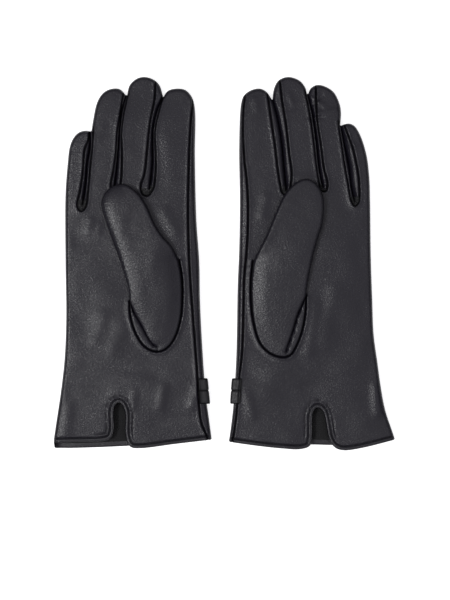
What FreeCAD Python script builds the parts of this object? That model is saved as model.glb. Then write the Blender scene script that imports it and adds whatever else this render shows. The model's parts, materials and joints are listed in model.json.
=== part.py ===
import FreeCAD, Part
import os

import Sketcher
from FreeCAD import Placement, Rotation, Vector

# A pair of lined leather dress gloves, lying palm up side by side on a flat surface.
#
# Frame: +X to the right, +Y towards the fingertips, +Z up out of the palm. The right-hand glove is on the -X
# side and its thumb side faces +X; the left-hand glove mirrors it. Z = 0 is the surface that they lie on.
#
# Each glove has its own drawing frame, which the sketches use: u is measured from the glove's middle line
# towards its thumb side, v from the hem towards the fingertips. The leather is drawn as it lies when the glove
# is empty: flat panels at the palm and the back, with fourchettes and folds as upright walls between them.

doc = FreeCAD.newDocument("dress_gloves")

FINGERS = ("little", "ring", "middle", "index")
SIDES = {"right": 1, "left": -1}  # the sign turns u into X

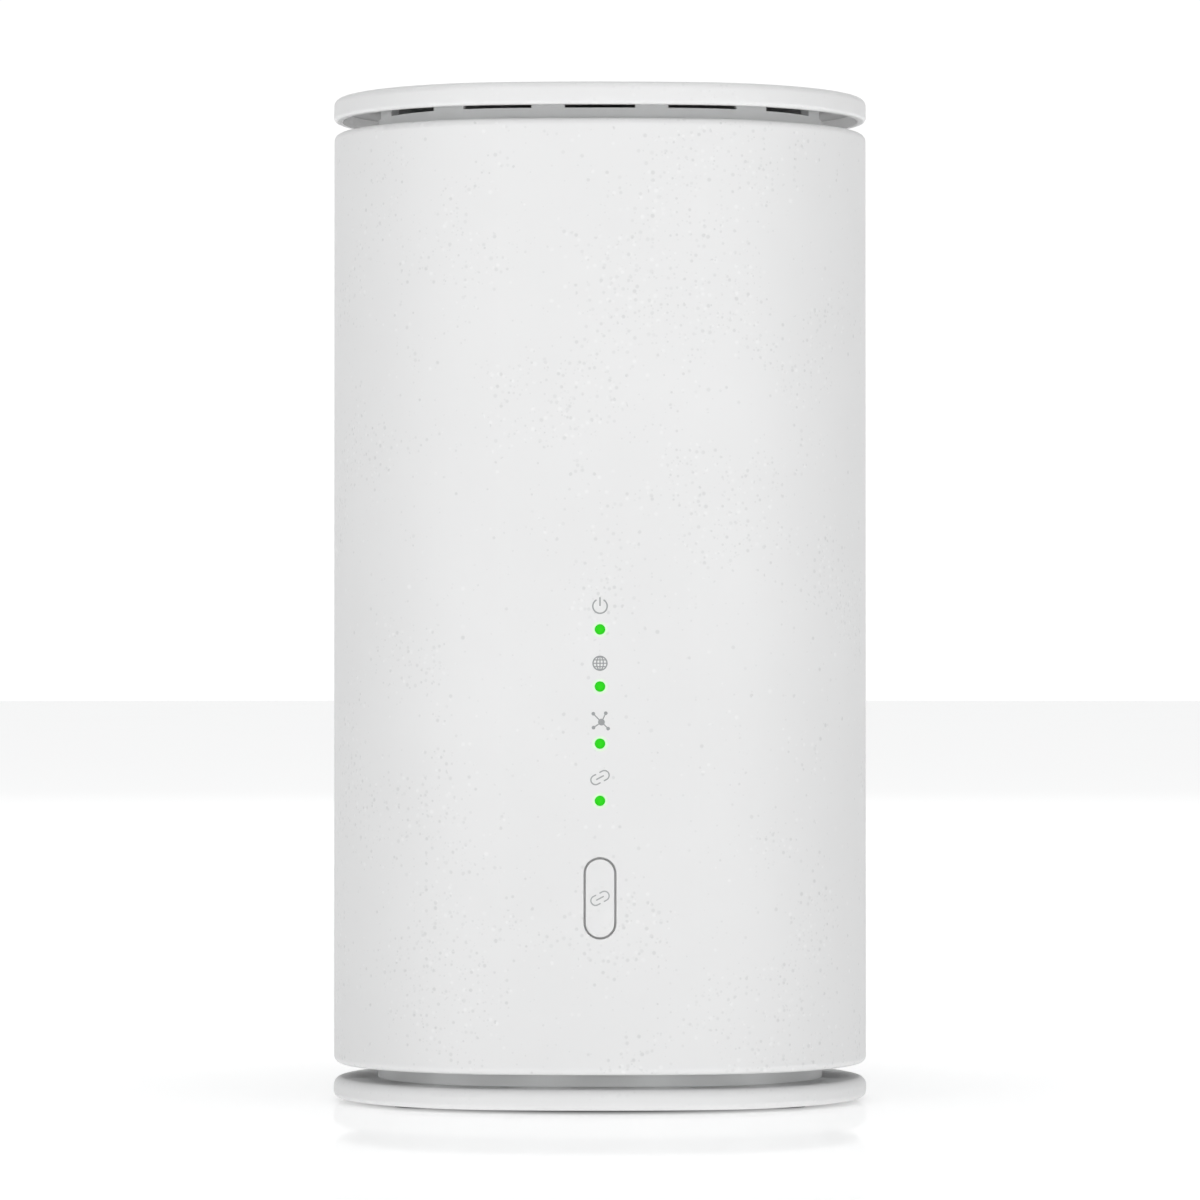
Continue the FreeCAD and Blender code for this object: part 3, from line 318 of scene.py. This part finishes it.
────────
Set task
Copy all of the data. Keep every word exactly as it is.

Output of the exercise
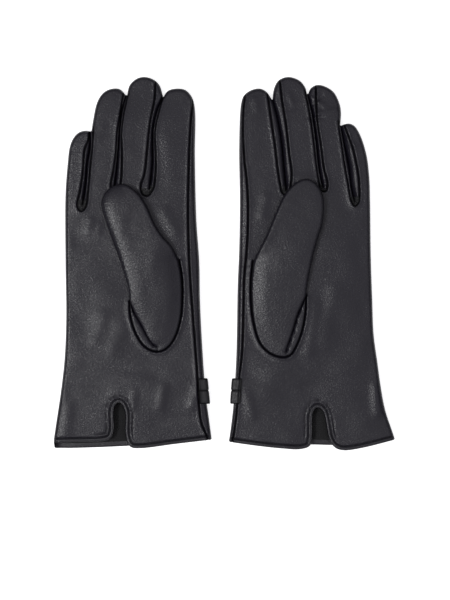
What FreeCAD Python script builds the parts of this object? That model is saved as model.glb. Then write the Blender scene script that imports it and adds whatever else this render shows. The model's parts, materials and joints are listed in model.json.
=== part.py ===
import FreeCAD, Part
import os

import Sketcher
from FreeCAD import Placement, Rotation, Vector

# A pair of lined leather dress gloves, lying palm up side by side on a flat surface.
#
# Frame: +X to the right, +Y towards the fingertips, +Z up out of the palm. The right-hand glove is on the -X
# side and its thumb side faces +X; the left-hand glove mirrors it. Z = 0 is the surface that they lie on.
#
# Each glove has its own drawing frame, which the sketches use: u is measured from the glove's middle line
# towards its thumb side, v from the hem towards the fingertips. The leather is drawn as it lies when the glove
# is empty: flat panels at the palm and the back, with fourchettes and folds as upright walls between them.

doc = FreeCAD.newDocument("dress_gloves")

FINGERS = ("little", "ring", "middle", "index")
SIDES = {"right": 1, "left": -1}  # the sign turns u into X

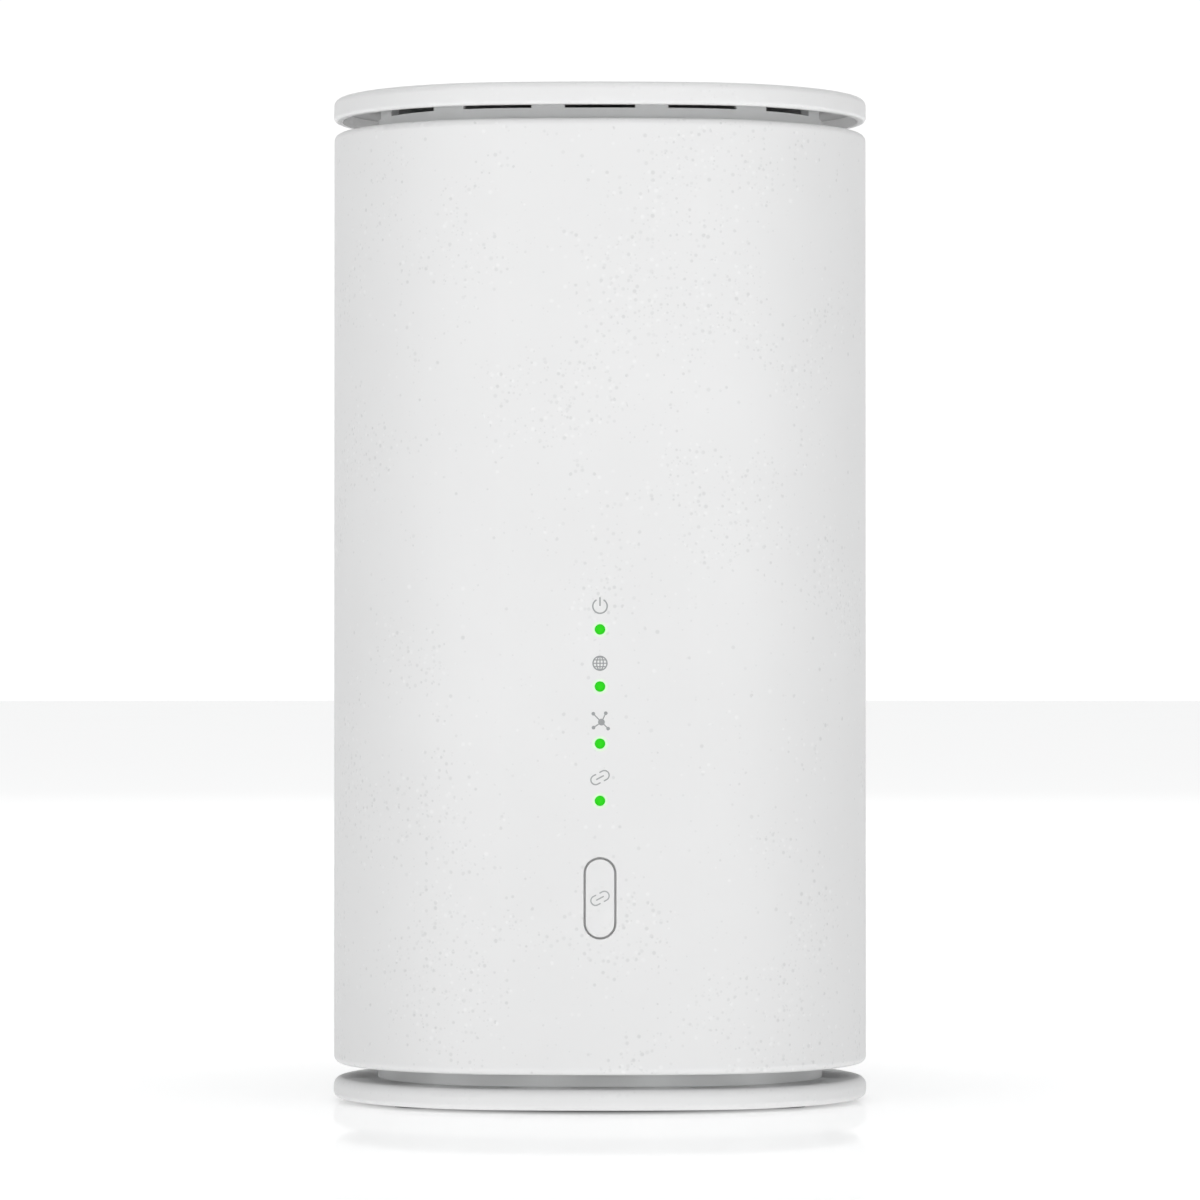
Continue the FreeCAD and Blender code for this object: part 3, from line 318 of scene.py. This part finishes it.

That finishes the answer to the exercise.